Egypt’s military has pledged to hunt down those behind the killing of its 16 soldiers at a checkpoint along the Sinai border with Israel.
It described on Monday the attackers as "enemies of the nation" who must be dealt with by force and suggested they were Sinai-based Egyptian fighters who received Palestinian support from the Gaza Strip.
Security and military officials said at least two helicopter gunships arrived in the border town of El-Arish on Monday to join the hunt.
Israel, meanwhile, stepped up pressure on Egypt to clamp down on the lawless border region.
Israel says its aircraft killed eight fighters who broke through the border after the killings.
Egyptian officials have said six attackers were killed.
A statement by the Egyptian armed forces said 35 armed fighters took part in the attack, suggesting that close to 30 of them may be on the run.
"There is increased security along the border area following the attack," Al Jazeera’s Rawya Rageh said. "The entire border area has been sealed with very heavy security on all the roads leading up to Sinai and not just the border area."
No group has yet claimed responsibility for the Sinai attack.
Egypt and Israel say both Islamist fighters from the Sinai and Palestinian allies from the Gaza Strip are active in northern Sinai, attacking both Egyptian security forces and staging raids across the border into Israel.
The Egyptian armed forces’ statement suggested that groups on both sides of the border may have been involved.
"The armed forces have been careful in the past months and during the events of the [Egyptian] revolution [in 2011] not to shed Egyptian blood … but the group that staged yesterday’s attack is considered by the armed forces as enemies of the nation who must be dealt with by force," it said.
In the first direct indication that the attackers may have had the help of Palestinian fighters, the military’s statement said "elements from the Gaza Strip" aided the attackers by shelling the Egyptian-Israeli border crossing of Karam Abu Salem with mortars as the attack was taking place.
Earlier on Monday, Mohamed Morsi, the Egyptian president, pledged that he will retake control of the Sinai.
"I have given clear orders to all of our security forces, the armed forces as well as the interior police, to move swiftly in capturing those behind this vicious attack," he said in a television address early on Monday.
"This incident will not go lightly.

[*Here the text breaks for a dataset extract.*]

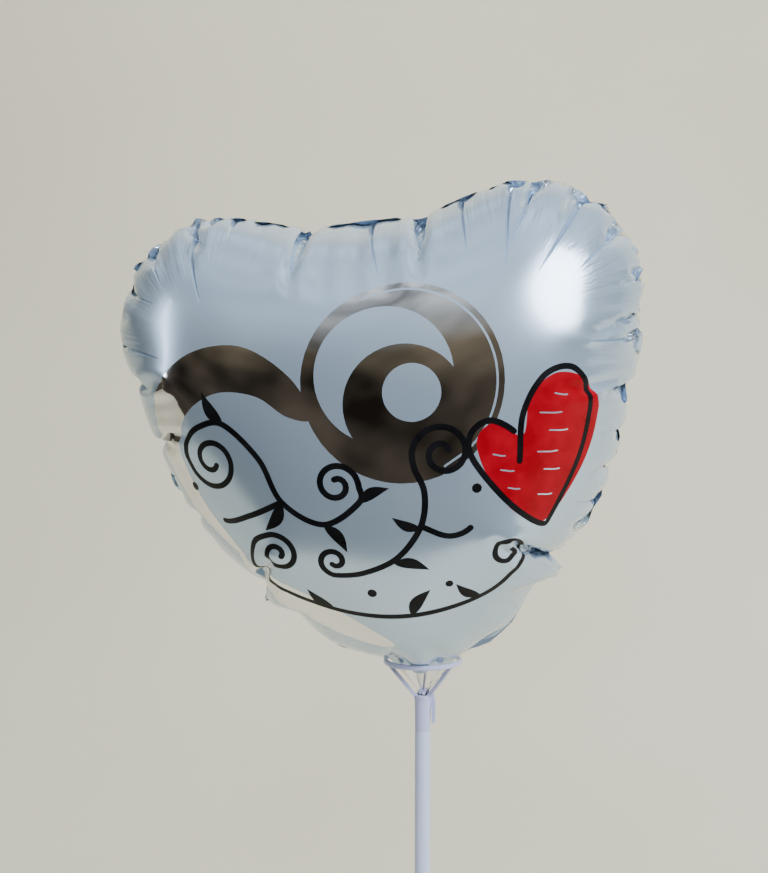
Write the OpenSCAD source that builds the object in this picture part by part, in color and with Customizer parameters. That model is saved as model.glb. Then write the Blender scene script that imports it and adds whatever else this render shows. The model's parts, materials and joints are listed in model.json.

The security forces will implement entire control over all of these areas within Sinai and will ensure they are controlling it. Those behind the attacks will pay a high price as well as those who have been co-operating with those attackers, be it those inside or anywhere in Egypt."
A senior security official, speaking on condition of anonymity because he was not allowed to speak to reporters, said seven other guards were wounded in the attack.
He said the attackers seized an armoured vehicle before driving away.
Israel said the attackers commandeered two Egyptian vehicles and tried to storm its border.
One of the vehicles exploded and the second was targeted by Israeli aircraft, Avital Leibovich, a military spokeswoman, said.
Ehud Barak, Israel’s defence minister, said that eight of the attackers had been killed. He said the raid showed need for "determined Egyptian action" to impose security and "prevent terror in Sinai".
Brigadier-General Yoav Mordechai, an Israeli military spokesperson, said on Monday that intelligence services had received reports of a planned attack beforehand and were "prepared for it".
Akiva Eldar, the chief political correspondent for the Israeli daily Haaretz, told Al Jazeera "the Israelis are in a way quite happy that the Egyptians have learnt their lesson, that they have to listen to us, and have had to pay the price", with Morsi having to work with the Israeli authorities to ensure this does not happen again.
"The message from the Israelis," Eldar said, "is that ‘we cannot trust anyone … we cannot afford to give away the responsibility of the security of our people to anyone’."
In a statement, Hamas, the Palestinian group controlling Gaza, condemned the attack, calling it an "ugly crime" and extended "deep condolences to the families of the victims and to the leadership and the people of Egypt".
Lucrative Tourist Income
Taher al-Nono, a Hamas spokesperson, said that the group was temporarily closing all tunnels along the border with Egypt immediately.
The Sinai is home to Egypt’s Red Sea resorts, a source of lucrative tourist income, and is also where the country’s Bedouin, who were long marginalised under the rule of fallen president Hosni Mubarak, are based.
Before the July attack in Sheikh Zuwaid, a town roughly 15km west of the Gaza Strip, the fighters had distributed pamphlets calling on the army, brought in to restore security, to leave the lawless north of the peninsula.
The military sent tanks and soldiers into the region last year to quell Islamist fighters, after receiving permission from Israel.
Under a 1979 peace treaty with Israel, Egypt should have a limited military presence in the area.